After the fall of Muammar Gaddafi in 2011, NATO was still conducting air strikes. In trying to hunt down Gaddafi’s son, Saadi, it bombed a private house where he had just dined 20 minutes earlier. I knew the host well; he was incinerated together with his wife and children. He was just a minor opportunist on the make; no one in the area deemed him important.

NATO maintains it only destroyed a military target. The US maintains that all those drone strikes gone wrong, over the years, were regrettable mistakes. That is, when it does admit that the terrorist convoy was actually an Arab wedding party and the Afghans packing missiles into a car were, in fact, a family loading the boot.

Neutrality’s critics are neither hypocrites nor racists. They’re naive about war. The Ukraine war seems to signify something new. It doesn’t. It’s just more visible, given the character of the Russian army and of international news organisations.

Many recent wars have been based on avoidance of massive confrontations but Russian military strategy is based on heavy artillery and pulverising sieges. Its high visibility is unusual for our screens. US strategy is more surgical and aerial. Its operations have been conducted in lands beyond our attention span.

What’s happening in Ukraine is, therefore, shocking to people who know war only through their news sources.

We’ve often been respecting neutrality in the breach- Ranier Fsadni

In addition, western media organisations are highlighting Russian atrocities. In Libya, they were cheerleaders for regime change in a country they hardly knew and barely travelled in. In Iraq, they were embedded within the US army, with limitations on what they could report. Arab news organisations reported the horrors in grimier detail.

We’re being given rationalisations, not reasons, against neutrality. How else to explain the naivety about history?

We’re told that it’s the return to war in Europe that makes neutrality outdated. But it was war in Europe that led to the invention of neutrality – the functional need for it. Its golden age stretched from the 17th to 19th centuries.

When it comes to Maltese neutrality, to move from rationalisation to reason is to move from intuitive moral horror at violence to cold-blooded assessment of our security needs.

At this stage, neutrality’s current form as Dom Mintoff’s Plan B (after his attempt to get Malta’s neutrality recognised by treaty with four Mediterranean states) matter less than what our needs are now. It’s pointless criticising those origins if we can find fresh use for it.

Some of its champions are confused about whether our neutrality means keeping our head down or, instead, sticking our neck out for peace. That doesn’t mean that we can’t find clarity.

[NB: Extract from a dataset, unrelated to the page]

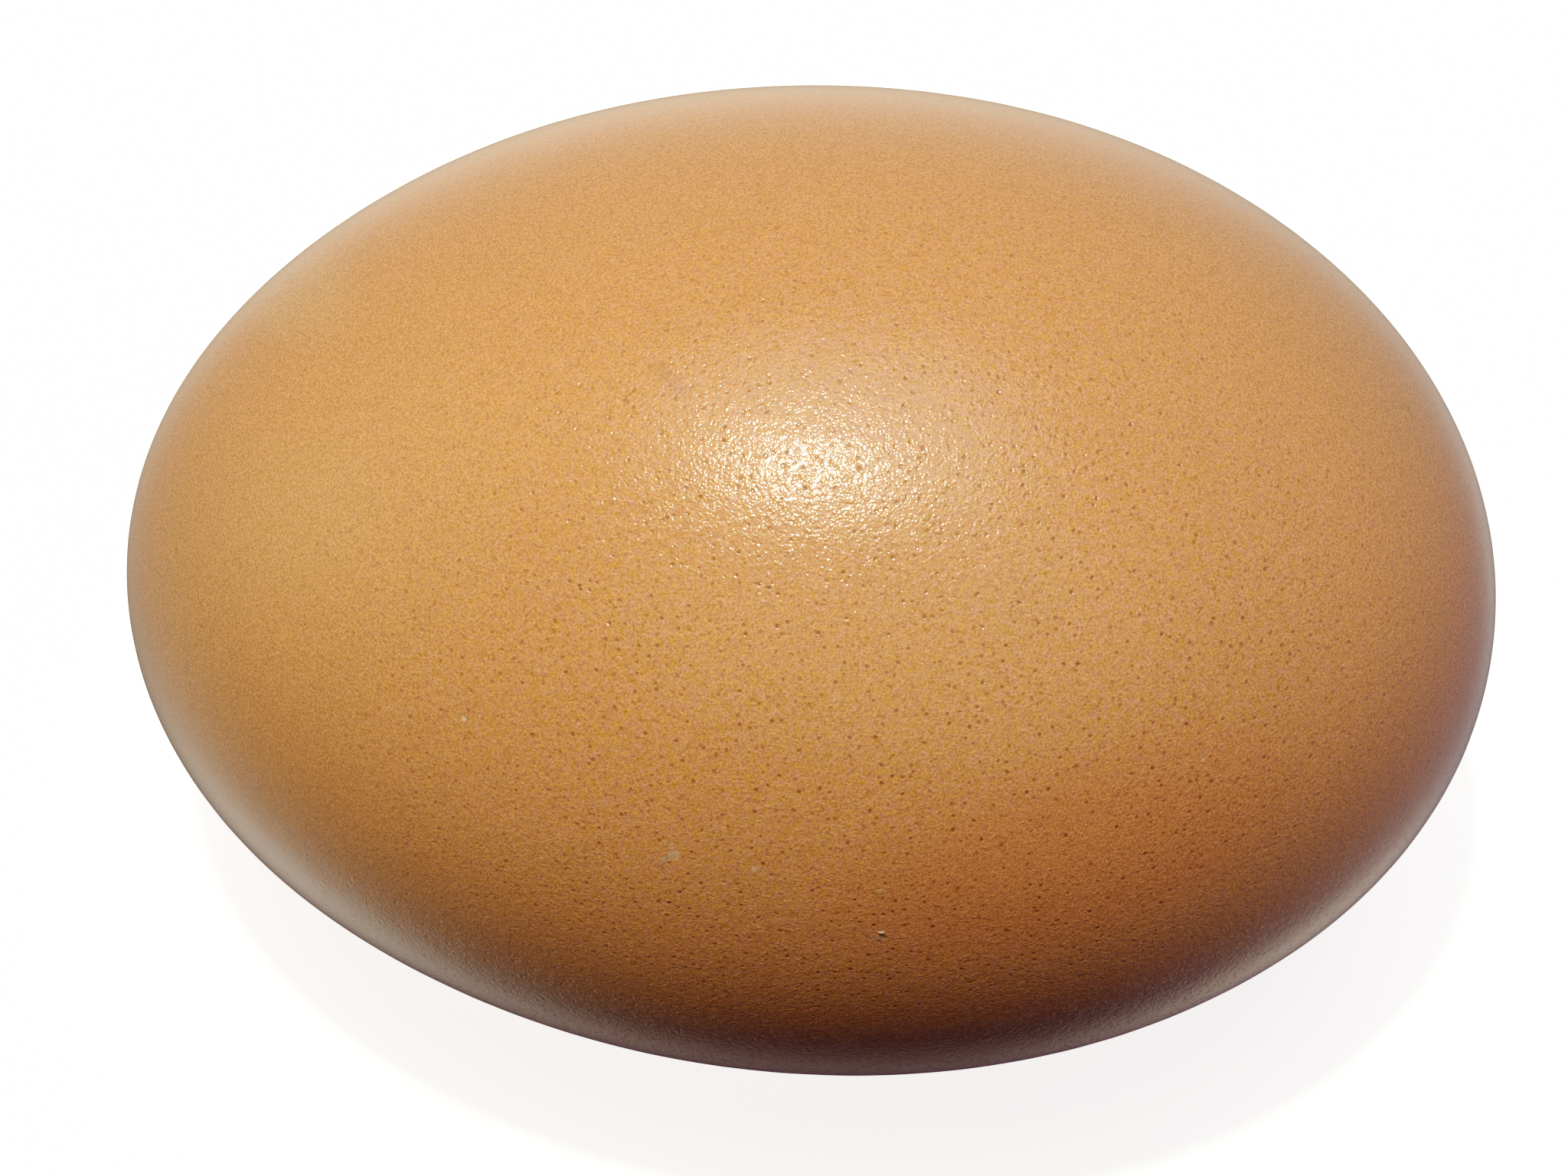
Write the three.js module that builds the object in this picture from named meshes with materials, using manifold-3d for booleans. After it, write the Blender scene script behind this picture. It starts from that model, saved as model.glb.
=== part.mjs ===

Clarity does mean coming clean. We’ve often been respecting neutrality in the breach. It’s been at least 15 years since international observers have considered Malta a base for private armies like Academi (formerly, Blackwater). Since Libya’s descent into chaos, Malta has been a hub for the gun trade.

Under Joseph Muscat, neutrality and non-alignment, if they served a purpose at all, served private interests. It was a policy that, wittingly or not, breached the constitution’s proactive commitment to peace.

So, there’s plenty to review. Can neutrality keep up with the conduct of war through cyberattacks and mercenaries? Is it even workable in a Cold War that involves China as a superpower – at least without neutralising its leverage over some of our strategic assets?

Should we continue to twin our proactive commitment to peace to neutrality? Or should we go the way of Norway, one of NATO’s first members, whose foreign policy has conflict resolution and reconciliation as an important pillar?

These are open-ended questions, with legitimate arguments on both sides of the neutrality debate.

But we don’t need fairy-tale arguments against neutrality based on the horrors inflicted by Russia on Ukraine. We don’t inhabit a world where the good side is always the same side. Or a world where the horrors of war don’t implicate everyone.